** EXTRACTED RECORDS **
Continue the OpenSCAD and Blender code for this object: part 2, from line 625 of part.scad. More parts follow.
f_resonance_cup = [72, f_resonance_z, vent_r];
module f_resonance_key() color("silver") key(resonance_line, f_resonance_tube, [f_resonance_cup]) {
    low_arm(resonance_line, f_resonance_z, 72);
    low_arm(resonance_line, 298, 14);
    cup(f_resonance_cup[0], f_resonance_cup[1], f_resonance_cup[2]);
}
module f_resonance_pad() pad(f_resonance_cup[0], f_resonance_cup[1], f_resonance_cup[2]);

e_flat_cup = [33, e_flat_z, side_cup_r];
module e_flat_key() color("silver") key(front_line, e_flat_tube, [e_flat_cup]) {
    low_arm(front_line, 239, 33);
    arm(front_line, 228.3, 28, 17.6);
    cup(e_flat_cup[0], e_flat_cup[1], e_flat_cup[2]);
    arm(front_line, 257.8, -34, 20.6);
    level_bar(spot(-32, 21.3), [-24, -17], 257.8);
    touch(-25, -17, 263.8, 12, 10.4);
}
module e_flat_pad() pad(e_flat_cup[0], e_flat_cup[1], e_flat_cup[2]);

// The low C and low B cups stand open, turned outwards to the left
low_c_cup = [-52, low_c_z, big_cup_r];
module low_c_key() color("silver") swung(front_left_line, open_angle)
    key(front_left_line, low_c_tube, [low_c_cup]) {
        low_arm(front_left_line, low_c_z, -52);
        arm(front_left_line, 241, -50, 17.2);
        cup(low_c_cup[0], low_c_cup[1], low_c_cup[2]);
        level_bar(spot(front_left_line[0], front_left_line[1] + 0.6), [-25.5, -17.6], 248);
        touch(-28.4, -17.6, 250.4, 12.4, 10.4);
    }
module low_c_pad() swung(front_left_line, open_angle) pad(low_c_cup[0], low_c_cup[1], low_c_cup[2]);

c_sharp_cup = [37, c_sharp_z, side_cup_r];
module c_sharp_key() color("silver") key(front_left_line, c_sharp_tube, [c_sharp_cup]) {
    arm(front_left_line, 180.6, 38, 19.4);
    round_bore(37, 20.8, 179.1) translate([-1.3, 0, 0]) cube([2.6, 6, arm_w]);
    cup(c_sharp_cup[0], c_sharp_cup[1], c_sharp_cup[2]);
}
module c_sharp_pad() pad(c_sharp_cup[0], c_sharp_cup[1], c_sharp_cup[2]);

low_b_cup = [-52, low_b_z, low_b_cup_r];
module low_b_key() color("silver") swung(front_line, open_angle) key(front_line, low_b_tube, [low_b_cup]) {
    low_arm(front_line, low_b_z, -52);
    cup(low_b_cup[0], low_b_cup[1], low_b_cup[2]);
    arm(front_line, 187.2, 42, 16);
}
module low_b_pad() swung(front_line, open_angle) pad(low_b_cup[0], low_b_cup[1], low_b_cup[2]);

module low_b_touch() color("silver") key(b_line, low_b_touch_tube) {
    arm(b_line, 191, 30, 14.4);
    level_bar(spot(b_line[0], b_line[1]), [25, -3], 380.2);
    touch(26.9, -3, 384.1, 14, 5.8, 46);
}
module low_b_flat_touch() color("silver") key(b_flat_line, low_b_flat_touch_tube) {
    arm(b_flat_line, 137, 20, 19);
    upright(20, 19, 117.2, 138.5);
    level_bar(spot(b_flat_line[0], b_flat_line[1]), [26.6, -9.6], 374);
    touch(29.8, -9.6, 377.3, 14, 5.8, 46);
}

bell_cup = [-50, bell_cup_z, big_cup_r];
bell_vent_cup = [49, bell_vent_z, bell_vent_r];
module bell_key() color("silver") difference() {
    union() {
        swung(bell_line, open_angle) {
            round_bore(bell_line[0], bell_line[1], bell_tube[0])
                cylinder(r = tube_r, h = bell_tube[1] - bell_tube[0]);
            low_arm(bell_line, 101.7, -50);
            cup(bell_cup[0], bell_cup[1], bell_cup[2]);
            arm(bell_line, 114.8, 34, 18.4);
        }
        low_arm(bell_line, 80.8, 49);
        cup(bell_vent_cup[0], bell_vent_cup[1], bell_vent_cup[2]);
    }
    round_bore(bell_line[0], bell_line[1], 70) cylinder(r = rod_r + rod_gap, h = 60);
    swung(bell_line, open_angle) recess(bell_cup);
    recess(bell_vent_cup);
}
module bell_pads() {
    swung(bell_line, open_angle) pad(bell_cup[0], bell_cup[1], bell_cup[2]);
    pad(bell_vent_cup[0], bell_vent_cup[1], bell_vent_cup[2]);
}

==

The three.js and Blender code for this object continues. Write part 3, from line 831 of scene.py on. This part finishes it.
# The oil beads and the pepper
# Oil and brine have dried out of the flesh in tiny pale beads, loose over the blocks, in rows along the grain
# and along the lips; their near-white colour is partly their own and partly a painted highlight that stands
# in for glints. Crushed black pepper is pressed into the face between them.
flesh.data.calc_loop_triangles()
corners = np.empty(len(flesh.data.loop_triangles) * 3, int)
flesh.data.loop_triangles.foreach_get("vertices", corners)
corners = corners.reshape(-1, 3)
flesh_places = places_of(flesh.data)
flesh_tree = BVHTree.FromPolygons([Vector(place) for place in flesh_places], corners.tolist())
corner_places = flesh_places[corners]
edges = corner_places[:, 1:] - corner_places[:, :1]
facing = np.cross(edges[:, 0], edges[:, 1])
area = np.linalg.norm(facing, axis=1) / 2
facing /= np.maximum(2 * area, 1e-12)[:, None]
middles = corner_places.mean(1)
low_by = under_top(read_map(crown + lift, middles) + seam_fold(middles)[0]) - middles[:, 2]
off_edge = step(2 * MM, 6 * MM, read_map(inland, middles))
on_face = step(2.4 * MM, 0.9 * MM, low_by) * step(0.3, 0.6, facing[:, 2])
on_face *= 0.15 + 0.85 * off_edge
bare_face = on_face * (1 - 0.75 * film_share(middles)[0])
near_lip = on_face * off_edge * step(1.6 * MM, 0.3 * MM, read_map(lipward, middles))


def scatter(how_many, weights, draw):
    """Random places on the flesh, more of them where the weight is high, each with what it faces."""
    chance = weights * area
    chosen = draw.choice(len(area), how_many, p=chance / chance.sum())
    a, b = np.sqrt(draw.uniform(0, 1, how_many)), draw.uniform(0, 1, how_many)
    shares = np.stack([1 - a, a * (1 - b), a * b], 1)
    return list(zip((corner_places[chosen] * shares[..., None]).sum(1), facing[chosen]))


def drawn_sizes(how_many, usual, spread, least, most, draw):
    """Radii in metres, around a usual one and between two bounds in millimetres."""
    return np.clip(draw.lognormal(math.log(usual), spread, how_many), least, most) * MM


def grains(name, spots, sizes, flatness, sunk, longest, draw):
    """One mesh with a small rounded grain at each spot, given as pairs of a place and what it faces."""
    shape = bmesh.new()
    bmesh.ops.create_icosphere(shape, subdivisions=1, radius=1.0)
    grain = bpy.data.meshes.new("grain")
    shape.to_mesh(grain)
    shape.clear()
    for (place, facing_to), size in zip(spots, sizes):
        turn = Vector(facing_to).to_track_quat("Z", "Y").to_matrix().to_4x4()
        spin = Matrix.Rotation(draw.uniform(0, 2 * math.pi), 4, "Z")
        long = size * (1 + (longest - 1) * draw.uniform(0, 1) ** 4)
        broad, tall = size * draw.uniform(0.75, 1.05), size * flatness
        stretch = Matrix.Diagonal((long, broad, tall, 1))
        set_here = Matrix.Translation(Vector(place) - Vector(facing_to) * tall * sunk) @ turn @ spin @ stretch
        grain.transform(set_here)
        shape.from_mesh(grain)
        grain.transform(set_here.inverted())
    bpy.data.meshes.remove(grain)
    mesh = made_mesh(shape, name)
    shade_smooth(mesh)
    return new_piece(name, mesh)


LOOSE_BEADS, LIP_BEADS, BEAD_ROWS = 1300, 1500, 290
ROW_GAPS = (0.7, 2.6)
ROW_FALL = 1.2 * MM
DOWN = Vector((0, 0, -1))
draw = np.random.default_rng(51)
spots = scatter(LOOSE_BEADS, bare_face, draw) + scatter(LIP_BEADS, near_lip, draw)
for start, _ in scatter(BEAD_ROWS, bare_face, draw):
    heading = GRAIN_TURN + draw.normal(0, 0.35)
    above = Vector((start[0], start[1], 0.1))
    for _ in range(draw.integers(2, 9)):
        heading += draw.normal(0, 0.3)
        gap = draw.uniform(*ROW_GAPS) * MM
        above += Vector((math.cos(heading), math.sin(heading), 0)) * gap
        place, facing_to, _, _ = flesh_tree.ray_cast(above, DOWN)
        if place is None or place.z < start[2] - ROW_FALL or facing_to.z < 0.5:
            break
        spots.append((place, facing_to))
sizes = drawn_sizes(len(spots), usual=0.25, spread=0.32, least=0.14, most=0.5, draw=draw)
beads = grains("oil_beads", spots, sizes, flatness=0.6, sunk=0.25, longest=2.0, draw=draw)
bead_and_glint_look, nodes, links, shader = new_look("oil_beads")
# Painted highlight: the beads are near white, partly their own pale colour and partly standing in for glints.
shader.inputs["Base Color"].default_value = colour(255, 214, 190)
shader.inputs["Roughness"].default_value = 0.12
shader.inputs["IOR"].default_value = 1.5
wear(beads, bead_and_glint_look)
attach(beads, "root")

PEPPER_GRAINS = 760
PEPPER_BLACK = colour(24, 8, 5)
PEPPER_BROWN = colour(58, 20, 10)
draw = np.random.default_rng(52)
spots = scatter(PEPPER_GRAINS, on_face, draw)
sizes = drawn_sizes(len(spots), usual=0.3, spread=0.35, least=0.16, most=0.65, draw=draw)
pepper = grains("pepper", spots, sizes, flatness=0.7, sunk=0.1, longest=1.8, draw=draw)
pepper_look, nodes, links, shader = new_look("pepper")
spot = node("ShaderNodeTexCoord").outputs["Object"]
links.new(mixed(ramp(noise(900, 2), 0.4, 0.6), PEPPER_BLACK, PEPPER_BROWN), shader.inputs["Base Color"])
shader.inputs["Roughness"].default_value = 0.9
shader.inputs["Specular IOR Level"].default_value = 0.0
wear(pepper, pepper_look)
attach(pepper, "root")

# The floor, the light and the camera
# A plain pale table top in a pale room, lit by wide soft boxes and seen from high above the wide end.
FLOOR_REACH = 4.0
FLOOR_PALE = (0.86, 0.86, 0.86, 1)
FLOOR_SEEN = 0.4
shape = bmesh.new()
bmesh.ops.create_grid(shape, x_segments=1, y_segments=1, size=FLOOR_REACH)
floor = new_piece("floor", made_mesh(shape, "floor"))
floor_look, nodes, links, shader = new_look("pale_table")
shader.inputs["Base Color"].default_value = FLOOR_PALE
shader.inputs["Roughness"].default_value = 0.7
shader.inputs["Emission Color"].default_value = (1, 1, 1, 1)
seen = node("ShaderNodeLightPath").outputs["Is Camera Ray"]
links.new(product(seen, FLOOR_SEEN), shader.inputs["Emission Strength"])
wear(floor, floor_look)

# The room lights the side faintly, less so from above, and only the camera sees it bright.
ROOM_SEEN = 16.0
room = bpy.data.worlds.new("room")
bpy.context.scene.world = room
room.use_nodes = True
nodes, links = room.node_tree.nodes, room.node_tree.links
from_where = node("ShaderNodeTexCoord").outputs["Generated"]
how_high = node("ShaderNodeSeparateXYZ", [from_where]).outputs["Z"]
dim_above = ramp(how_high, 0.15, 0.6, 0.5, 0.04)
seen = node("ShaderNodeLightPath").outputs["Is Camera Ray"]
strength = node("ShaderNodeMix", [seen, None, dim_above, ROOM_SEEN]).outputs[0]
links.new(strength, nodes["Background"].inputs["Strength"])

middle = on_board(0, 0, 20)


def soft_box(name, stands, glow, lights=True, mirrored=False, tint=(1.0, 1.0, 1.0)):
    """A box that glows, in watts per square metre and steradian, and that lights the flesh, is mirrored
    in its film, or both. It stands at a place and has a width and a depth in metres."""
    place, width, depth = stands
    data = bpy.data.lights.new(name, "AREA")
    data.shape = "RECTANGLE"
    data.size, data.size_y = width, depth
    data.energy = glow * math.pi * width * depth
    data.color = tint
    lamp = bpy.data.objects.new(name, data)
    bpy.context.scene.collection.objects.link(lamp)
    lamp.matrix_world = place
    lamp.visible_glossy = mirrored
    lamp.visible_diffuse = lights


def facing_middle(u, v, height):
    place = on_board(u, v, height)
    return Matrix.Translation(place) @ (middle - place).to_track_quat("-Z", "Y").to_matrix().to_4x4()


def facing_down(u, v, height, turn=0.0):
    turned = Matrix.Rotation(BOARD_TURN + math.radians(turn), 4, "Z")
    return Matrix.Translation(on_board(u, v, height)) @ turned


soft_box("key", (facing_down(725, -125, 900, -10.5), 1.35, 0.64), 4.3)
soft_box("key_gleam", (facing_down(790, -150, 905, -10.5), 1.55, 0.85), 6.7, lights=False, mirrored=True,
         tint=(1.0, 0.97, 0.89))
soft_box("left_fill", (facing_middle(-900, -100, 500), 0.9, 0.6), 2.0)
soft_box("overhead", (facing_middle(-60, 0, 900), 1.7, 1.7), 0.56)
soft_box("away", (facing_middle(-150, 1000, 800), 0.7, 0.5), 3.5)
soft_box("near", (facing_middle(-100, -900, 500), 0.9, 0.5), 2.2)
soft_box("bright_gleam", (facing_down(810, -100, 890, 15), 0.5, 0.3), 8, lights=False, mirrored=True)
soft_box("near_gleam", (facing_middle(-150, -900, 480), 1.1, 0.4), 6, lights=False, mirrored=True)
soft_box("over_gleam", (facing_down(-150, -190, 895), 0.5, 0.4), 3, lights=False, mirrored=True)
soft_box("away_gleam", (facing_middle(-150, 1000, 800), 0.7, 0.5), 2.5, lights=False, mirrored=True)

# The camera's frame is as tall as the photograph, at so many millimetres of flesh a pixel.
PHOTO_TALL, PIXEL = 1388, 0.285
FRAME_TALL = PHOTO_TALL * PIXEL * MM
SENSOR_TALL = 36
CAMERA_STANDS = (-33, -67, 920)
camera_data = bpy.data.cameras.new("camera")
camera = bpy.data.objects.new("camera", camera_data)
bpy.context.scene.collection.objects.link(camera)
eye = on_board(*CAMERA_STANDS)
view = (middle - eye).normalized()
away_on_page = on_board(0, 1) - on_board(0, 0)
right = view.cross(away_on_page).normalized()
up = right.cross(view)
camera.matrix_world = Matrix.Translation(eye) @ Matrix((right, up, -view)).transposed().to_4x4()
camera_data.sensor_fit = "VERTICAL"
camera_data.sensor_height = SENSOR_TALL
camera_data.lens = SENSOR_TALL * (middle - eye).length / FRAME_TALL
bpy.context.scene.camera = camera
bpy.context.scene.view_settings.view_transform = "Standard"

** WRITTEN REQUEST **
Retype the records above, but only those lines that fall between the line containing "Continue the OpenSCAD" and the line containing "pad(e_flat_cup[0], e_flat_cup[1], e_flat_cup[2]);", with both of those lines included, exactly as written.

** RESPONSE BELOW **
Continue the OpenSCAD and Blender code for this object: part 2, from line 625 of part.scad. More parts follow.
f_resonance_cup = [72, f_resonance_z, vent_r];
module f_resonance_key() color("silver") key(resonance_line, f_resonance_tube, [f_resonance_cup]) {
    low_arm(resonance_line, f_resonance_z, 72);
    low_arm(resonance_line, 298, 14);
    cup(f_resonance_cup[0], f_resonance_cup[1], f_resonance_cup[2]);
}
module f_resonance_pad() pad(f_resonance_cup[0], f_resonance_cup[1], f_resonance_cup[2]);

e_flat_cup = [33, e_flat_z, side_cup_r];
module e_flat_key() color("silver") key(front_line, e_flat_tube, [e_flat_cup]) {
    low_arm(front_line, 239, 33);
    arm(front_line, 228.3, 28, 17.6);
    cup(e_flat_cup[0], e_flat_cup[1], e_flat_cup[2]);
    arm(front_line, 257.8, -34, 20.6);
    level_bar(spot(-32, 21.3), [-24, -17], 257.8);
    touch(-25, -17, 263.8, 12, 10.4);
}
module e_flat_pad() pad(e_flat_cup[0], e_flat_cup[1], e_flat_cup[2]);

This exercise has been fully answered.